Records provided:
-*-*-
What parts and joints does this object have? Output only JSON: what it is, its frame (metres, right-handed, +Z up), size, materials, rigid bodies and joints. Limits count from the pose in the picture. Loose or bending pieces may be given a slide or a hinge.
-*-*-
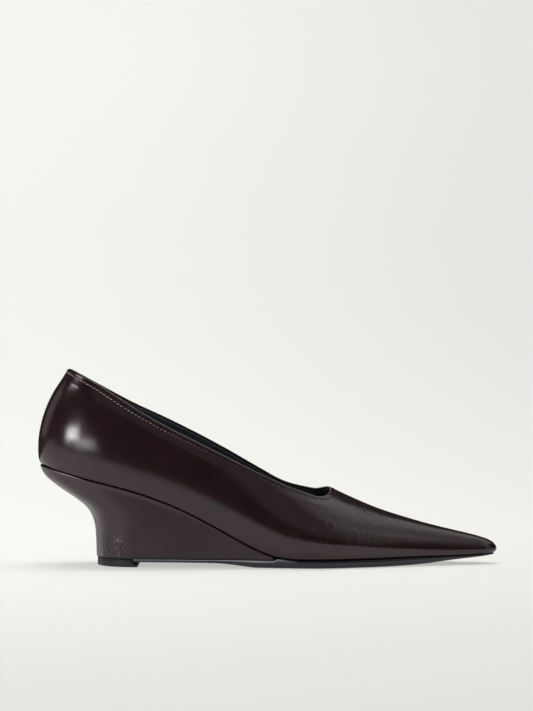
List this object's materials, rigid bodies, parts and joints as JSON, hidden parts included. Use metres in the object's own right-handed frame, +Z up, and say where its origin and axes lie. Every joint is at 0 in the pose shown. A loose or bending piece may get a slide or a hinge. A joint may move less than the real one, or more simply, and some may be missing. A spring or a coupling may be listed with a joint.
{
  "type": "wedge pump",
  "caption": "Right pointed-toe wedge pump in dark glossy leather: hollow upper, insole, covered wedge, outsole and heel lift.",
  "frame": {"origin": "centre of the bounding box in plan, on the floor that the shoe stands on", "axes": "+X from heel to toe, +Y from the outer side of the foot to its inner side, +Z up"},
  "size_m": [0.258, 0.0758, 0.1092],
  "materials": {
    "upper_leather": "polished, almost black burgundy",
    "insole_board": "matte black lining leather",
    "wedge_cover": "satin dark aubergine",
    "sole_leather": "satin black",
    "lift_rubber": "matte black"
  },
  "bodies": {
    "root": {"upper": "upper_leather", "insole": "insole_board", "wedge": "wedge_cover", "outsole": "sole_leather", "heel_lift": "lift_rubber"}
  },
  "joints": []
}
-*-*-
Goal of the exercise:
Check each line of the data above for the word "axes", then state how many lines have it. Give the number alone.

Right answer:
2